Friday , April 19 2024

“Writing that upholds the fragile experience of the individual against the barbaric arbitrariness of history”

WaPo’s Jim Hoagland celebrates Imre Kertesz’s Nobel Prize in literature:

    Imre Kertesz is a Holocaust survivor, an East European who was persecuted under communism, a free man since 1989 and this year’s winner of the Nobel Prize for literature. Who says book critics never get it right?

    Sweden’s remarkable literary jury has for the second consecutive year held up a mirror to the values and politics of our times while honoring the eternality of great art. It rewards Kertesz “for writing that upholds the fragile experience of the individual against the barbaric arbitrariness of history.”

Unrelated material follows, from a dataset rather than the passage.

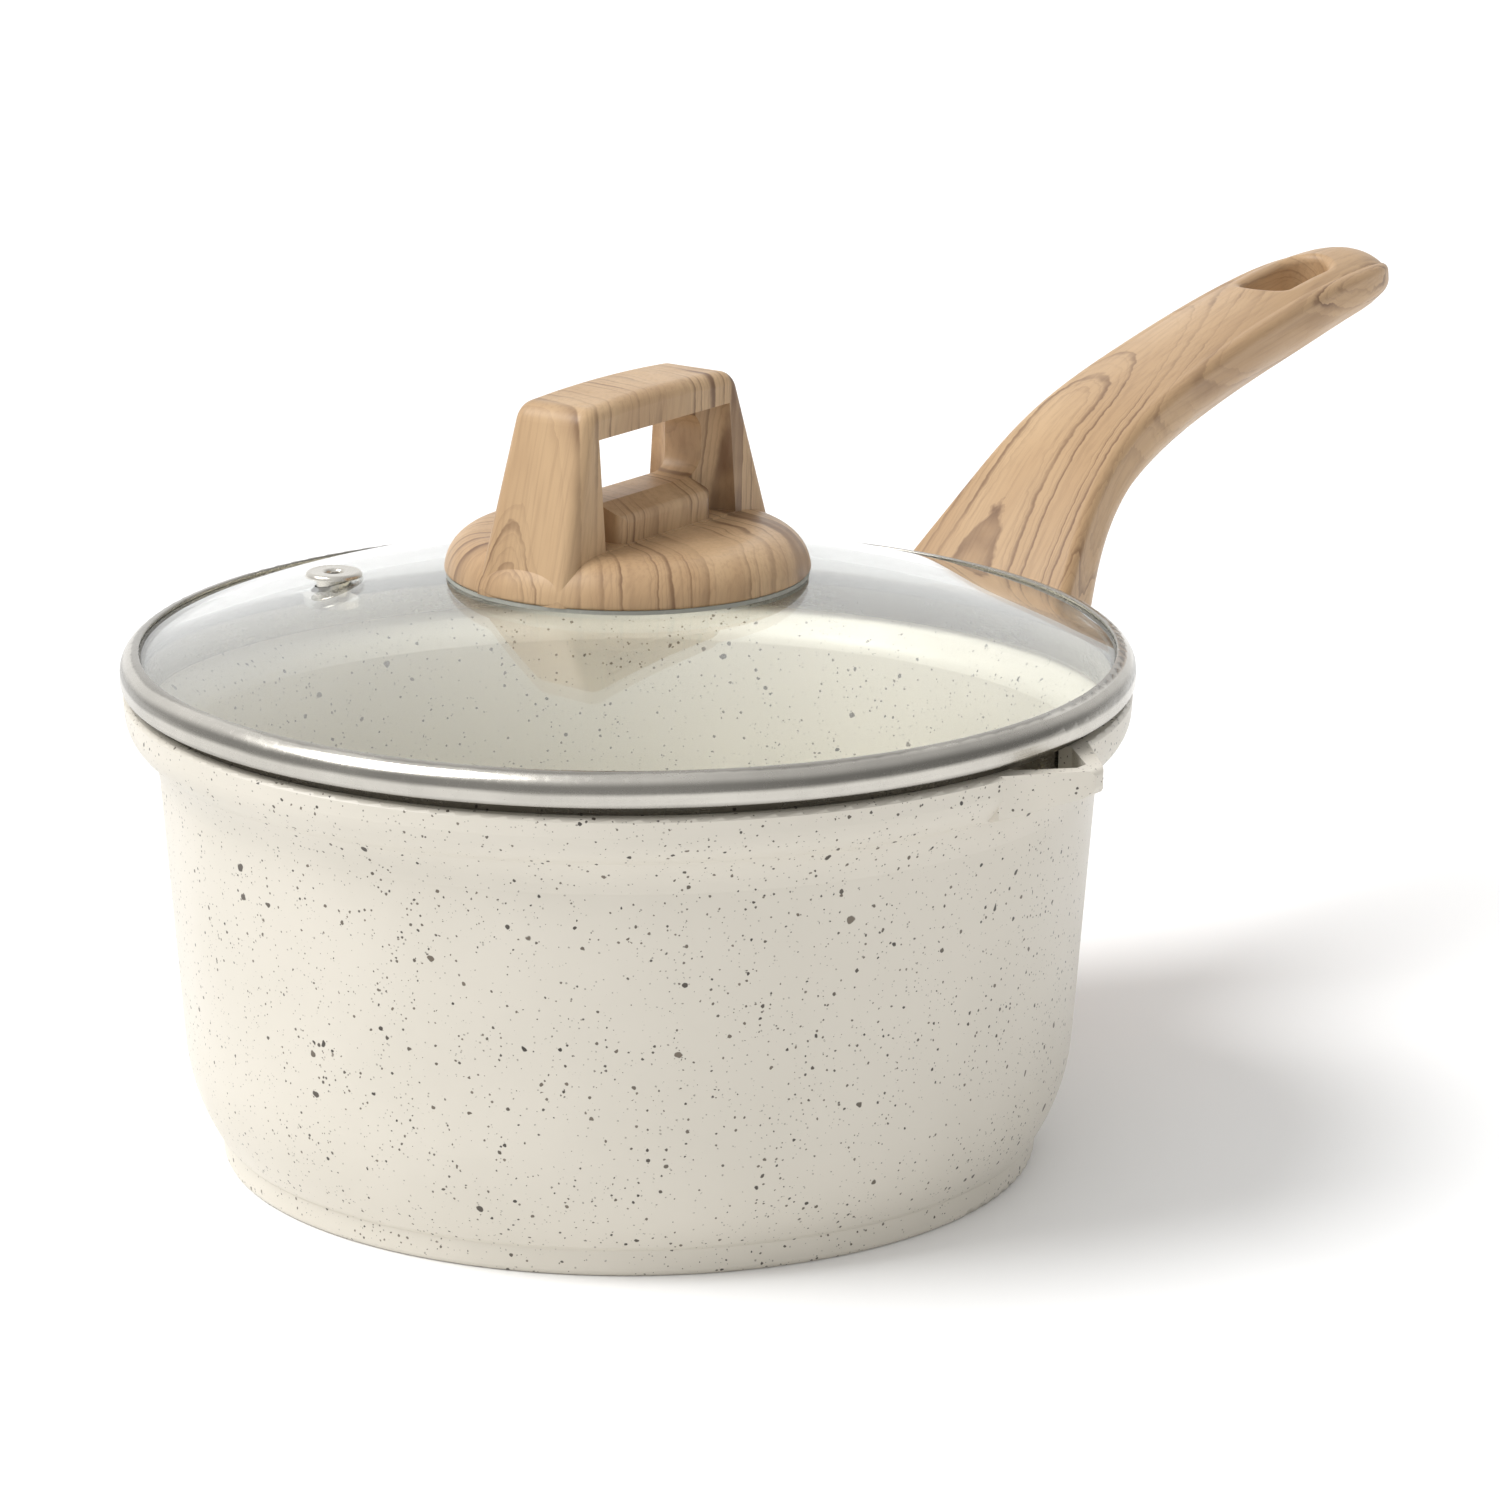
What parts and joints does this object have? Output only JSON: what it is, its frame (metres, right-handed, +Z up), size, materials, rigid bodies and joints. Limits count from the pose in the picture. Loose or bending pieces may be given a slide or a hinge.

    “Barbaric arbitrariness” is much on the mind of this capital city right now: A sniper has been stalking and killing citizens while Congress has been debating going to war against an Arab ruler who once promised to “burn Israel” to the ground, echoing Hitler’s determination to destroy Jews wherever he could.

    Kertesz’s life and work — it is impossible to separate the two in a man who says, “When I am thinking of writing a new novel, I always think of Auschwitz” — cover a much broader stretch of history than our current attempts to deal with a sniper and with a bloodthirsty dictator in Iraq.

    But the award serves to remind us how the darkest forces in the human spirit can be chased into retreat, if not total extinction. “The day after” can inspire hope as well as foreboding.

    It is now “the day after” in Kertesz’s native Hungary and the rest of the former Warsaw Pact. Nations that endured decades of genocidal fascism and brutal Communist rule have established functioning democracies and free-market economies. They have not collapsed into ethnic wars or turned again to black-shirted dictators, as many geostrategists fretted they would once the Cold War ended.

    There was a covert racism present in much of that reasoning, just as there is covert racism submerged today in much of the argument over “the day after” in Iraq and the Persian Gulf.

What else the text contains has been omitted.